It all started a couple of weeks ago when Ross went out the check on the hive and he thought he saw what could possibly be swarm cells. For those of you who aren’t keeping bees yet, swarm cells are peanut sized cells that the bees build when they intend to raise a queen. (They create these cells any time they determine that they need a new queen, not just when they are swarming. It’s all about the location of the cell. More on that some other time.) Depending on where it is on the frame, it can look a lot like burr comb. He wasn’t sure…so he closed the hive up.
Not long after that, he decided that since the hive did have a lot of bees, he might want to do a split. Whatever happened, we would need another hive.
So, a couple of days ago, he began to build a hive. He built the bottom board, a brood box, and an inside cover. Today, he planned to build a roof and a super when he got home. He began the task of watering the plants and was about to start planting the shipment of potatoes that we just received. All things that needed to get done before the fun projects.
Meanwhile, the kids and I were sitting on the porch talking when one of them said, in an off-handed way, “I think there’s a bee hive in that tree”.
It didn’t take long for us to realize that it was a swarm! Ross was just coming into the back yard as that realization was sinking in.
I said “We’ve got a swarm!”, and pointed up into the tree.
Sure enough, about 50 feet up the tree was a whole mass of bees that he recognized as a swarm right away. This isn’t our first experience with this sort of thing.

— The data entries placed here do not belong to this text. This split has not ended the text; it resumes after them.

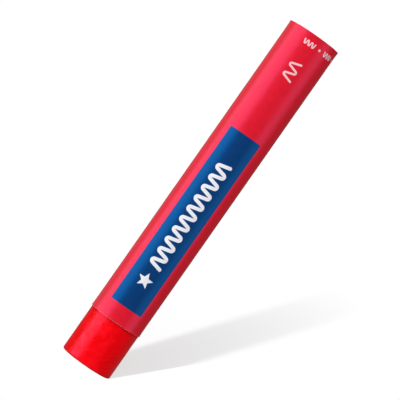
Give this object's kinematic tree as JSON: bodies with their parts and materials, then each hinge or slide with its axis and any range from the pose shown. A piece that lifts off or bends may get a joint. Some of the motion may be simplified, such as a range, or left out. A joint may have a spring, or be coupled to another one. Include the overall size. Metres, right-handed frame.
{
  "type": "oil pastel crayon",
  "caption": "Round oil-pastel crayon: a flat-ended wax and oil stick in a sliding rolled paper sleeve with a printed panel and plain printed marks.",
  "frame": {"origin": "middle of the flat drawing face", "axes": "+Z along the stick from the drawing face to the papered back end; the printed panel faces -Y"},
  "size_m": [0.011, 0.0112, 0.0765],
  "materials": {
    "pastel": "satin",
    "sleeve_paper": "satin",
    "adhesive": "satin",
    "blue_ink": "satin",
    "white_ink": "satin"
  },
  "bodies": {
    "stick": {"pastel_stick": "pastel"},
    "sleeve": {"paper_sleeve": "sleeve_paper", "seam_adhesive": "adhesive", "panel_ink": "blue_ink", "panel_scribble": "white_ink", "wave_mark": "white_ink", "band_marks": "white_ink"}
  },
  "joints": [
    {"name": "sleeve_slide", "type": "slide", "parent": "stick", "child": "sleeve", "axis": [0, 0, 1], "range_m": [-0.01, 0.03]}
  ]
}
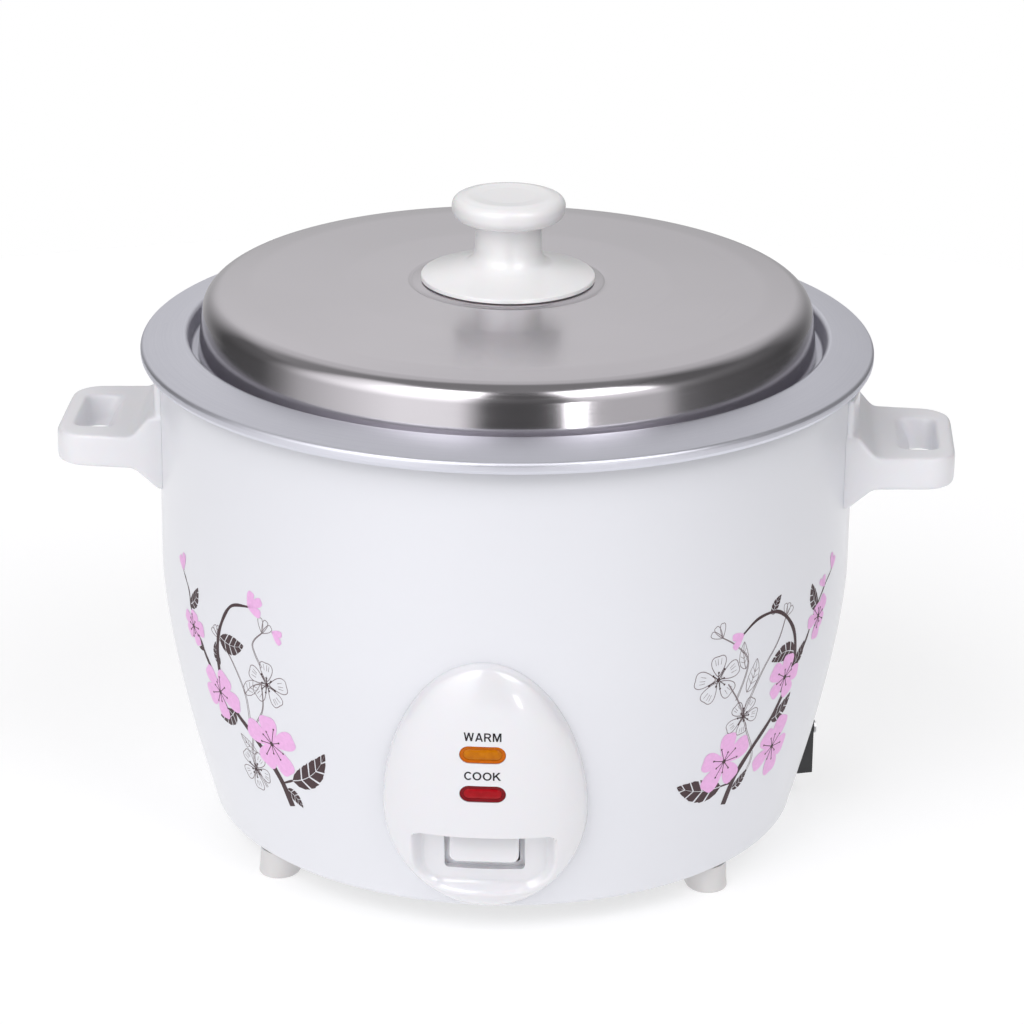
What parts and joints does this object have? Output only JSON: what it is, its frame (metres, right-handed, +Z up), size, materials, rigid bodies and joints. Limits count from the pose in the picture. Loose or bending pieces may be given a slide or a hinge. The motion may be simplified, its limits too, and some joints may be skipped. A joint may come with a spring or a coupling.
{
  "type": "rice cooker",
  "caption": "Drum rice cooker: tapered white shell with two loop handles, egg-shaped panel with a press lever and lamps, lift-out pot with a wide rim, and a lid with a knob.",
  "frame": {"origin": "on the cooker's axis, in the plane of the feet's undersides", "axes": "+Z up along the cooker's axis, +X through the right handle, -Y out of the control panel"},
  "size_m": [0.3312, 0.2716, 0.2438],
  "materials": {
    "white_enamel": "gloss white baked paint with printed blossom pattern",
    "white_plastic": "glossy white moulded plastic",
    "black_plastic": "black moulded plastic",
    "amber_lens": "translucent amber",
    "red_lens": "translucent red",
    "lamp_glass": "clear neon lamp",
    "polished_steel": "polished stainless sheet with fine turned brush lines",
    "galvanised_steel": "zinc plated sheet",
    "spring_steel": "bright zinc plated",
    "satin_aluminium": "satin anodised",
    "cast_aluminium": "cast and turned",
    "brass": "nickel free blade contacts",
    "ferrite": "sintered, dull dark grey",
    "ceramic": "cream ceramic",
    "red_wire": "silicone sleeve",
    "blue_wire": "silicone sleeve"
  },
  "bodies": {
    "base": {"outer_body": "white_enamel", "base_plate": "galvanised_steel", "inner_liner": "galvanised_steel", "plate_support_1": "galvanised_steel", "plate_support_2": "galvanised_steel", "plate_support_3": "galvanised_steel", "sensor_guide": "galvanised_steel", "lever_bracket": "galvanised_steel", "foot_front_left": "white_plastic", "foot_front_right": "white_plastic", "foot_rear_left": "white_plastic", "foot_rear_right": "white_plastic", "handle_left": "white_plastic", "handle_right": "white_plastic", "panel_bezel": "white_plastic", "foot_screw_front_left": "spring_steel", "foot_screw_front_right": "spring_steel", "foot_screw_rear_left": "spring_steel", "foot_screw_rear_right": "spring_steel", "handle_screw_left_front": "spring_steel", "handle_screw_left_rear": "spring_steel", "handle_screw_right_front": "spring_steel", "handle_screw_right_rear": "spring_steel", "inlet_screw_front": "spring_steel", "inlet_screw_rear": "spring_steel", "lever_pivot_pin": "spring_steel", "warm_lens": "amber_lens", "cook_lens": "red_lens", "warm_lamp": "lamp_glass", "cook_lamp": "lamp_glass", "inlet_housing": "black_plastic", "micro_switch": "black_plastic", "inlet_pin_live": "brass", "inlet_pin_neutral": "brass", "inlet_pin_earth": "brass", "heating_plate": "cast_aluminium", "heating_element": "cast_aluminium", "thermal_fuse": "ceramic", "keep_warm_resistor": "ceramic", "wire_live": "red_wire", "wire_neutral": "blue_wire", "wire_heater": "blue_wire"},
    "pot": {"inner_pot": "satin_aluminium"},
    "lid": {"lid": "polished_steel", "lid_knob": "white_plastic", "knob_screw": "spring_steel", "knob_washer": "galvanised_steel"},
    "sensor": {"sensor_cap": "satin_aluminium", "ferrite_core": "ferrite", "sensor_spring": "spring_steel"},
    "magnet": {"magnet": "ferrite", "magnet_rod": "spring_steel", "magnet_spring": "spring_steel"},
    "switch": {"cook_button": "white_plastic", "switch_lever": "galvanised_steel"}
  },
  "joints": [
    {"name": "pot_lift", "type": "slide", "parent": "base", "child": "pot", "axis": [0, 0, 1], "range_m": [0, 0.15]},
    {"name": "lid_lift", "type": "slide", "parent": "pot", "child": "lid", "axis": [0, 0, 1], "range_m": [0, 0.1]},
    {"name": "sensor_press", "type": "slide", "parent": "base", "child": "sensor", "axis": [0, 0, 1], "range_m": [-0.0015, 0], "stiffness_N_per_m": 600, "springref_m": 0.005, "deforming": ["sensor_spring"]},
    {"name": "cook_switch", "type": "hinge", "parent": "base", "child": "switch", "pos_m": [0, -0.07, 0.038], "axis": [1, 0, 0], "range_deg": [0, 2.5], "stiffness_Nm_per_rad": 0.5, "springref_deg": -17.19},
    {"name": "magnet_lift", "type": "slide", "parent": "base", "child": "magnet", "axis": [0, 0, 1], "range_m": [0, 0.0031], "deforming": ["magnet_spring"]}
  ],
  "couplings": [
    {"joint": "magnet_lift", "follows": "cook_switch", "m_per_rad": 0.07}
  ]
}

Last Summer, right as we were getting ready to go camping for a weekend (and by getting ready, I mean the car was packed and we were about to get in) Ross noticed that there were A LOT of bees flying around in the air. We sat there and watched as a ball of bees began to form way up in the climbing tree. We let that one go because we didn’t have time or any supplies at all.
This time, we were ready enough that we could at least consider trying to catch the swarm. Maybe 30 or 45 minutes passed as we gathered, imagined, and created what we would need to do this.

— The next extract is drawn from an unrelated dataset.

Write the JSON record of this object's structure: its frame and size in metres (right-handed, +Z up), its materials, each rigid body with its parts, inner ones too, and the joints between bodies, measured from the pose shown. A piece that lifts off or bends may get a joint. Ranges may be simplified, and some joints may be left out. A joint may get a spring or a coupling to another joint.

In the interest of keeping it real, I should mention that I don’t like heights. And, bees are not my favorite people. I do like having them around. I think it is pretty important to raise them and I like that we are making this quiet yet meaningful contribution to our community. However, you won’t catch me climbing a tree chasing a swarm of them. So, as I describe this daring rescue, don’t mistake any misplaced “we” to actually mean I was doing anything but watching. I assure you, I was not in the tree at any point.
Did I mention that the swarm was resting on a branch about 50 feet from the ground?
Ultimately, Ross decided to tape a bucket to the end of our telescoping roof rake pole. Then took that pole and, using a ladder to help him reach the lowest branches, he climbed up the tree. After a couple of attempts and having to climb even higher in the tree, he was able to get the bucket to the swarm.
He scooped as many bees as he could into the bucket with one swooping motion, and then began the interesting and challenging task of getting out of a tree with a 25 foot pole and bucket full of bees. A few times the bucket felt too heavy to hold so Ross had to reduce the length of the pole and that meant having the bucket of bees closer to him. That being said, being 30 feet up a tree, balancing a top heavy pole with a bucket full of bees while trying to descend said tree is quite unnerving, I’m sure you can imagine.
Funny thing about a swarm is that they are very docile and not at all interested in defending themselves because they have bellies filled with honey to help them when they find their new home. They need lots of honey to help them draw out new comb and get their new home set up. So bringing as much honey with them as possible beats having to forage for more nectar right away.
He made it safely down (I did hold the ladder steady for him so that’s something) and plopped the bucket of bees upside down on top of the hive.
There were a lot of bees in the bucket, but only a small fraction of the swarm. So, we (it’s appropriate here) were kind of doubtful that we caught the queen, which is necessary when capturing a swarm. The workers will follow the queen where ever she goes. So we waited. If the swarm left and did not inhabit the hive, we would know that she was not in the bucket.
While waiting, Ross knew that if he did catch the queen, the bees would need to be fed so that they can spend their energy building out comb in the hive. That meant that we (appropriate, again) would need to get the feeder out of the other hive.
We checked on the new hive and the remaining swarm that was still gathering in the tree as we set up to get the feeder, and we definitely thought we noticed changes in the swarm. It was getting smaller and there were A LOT of air-borne bees. As we were working at the existing hive, I looked over and noticed a beard forming on the outside. Soon there were thousands of bees on, in, and around the hive. We are confident that Ross caught the queen.
This must be a rite of passage in bee-keeping. We caught a swarm!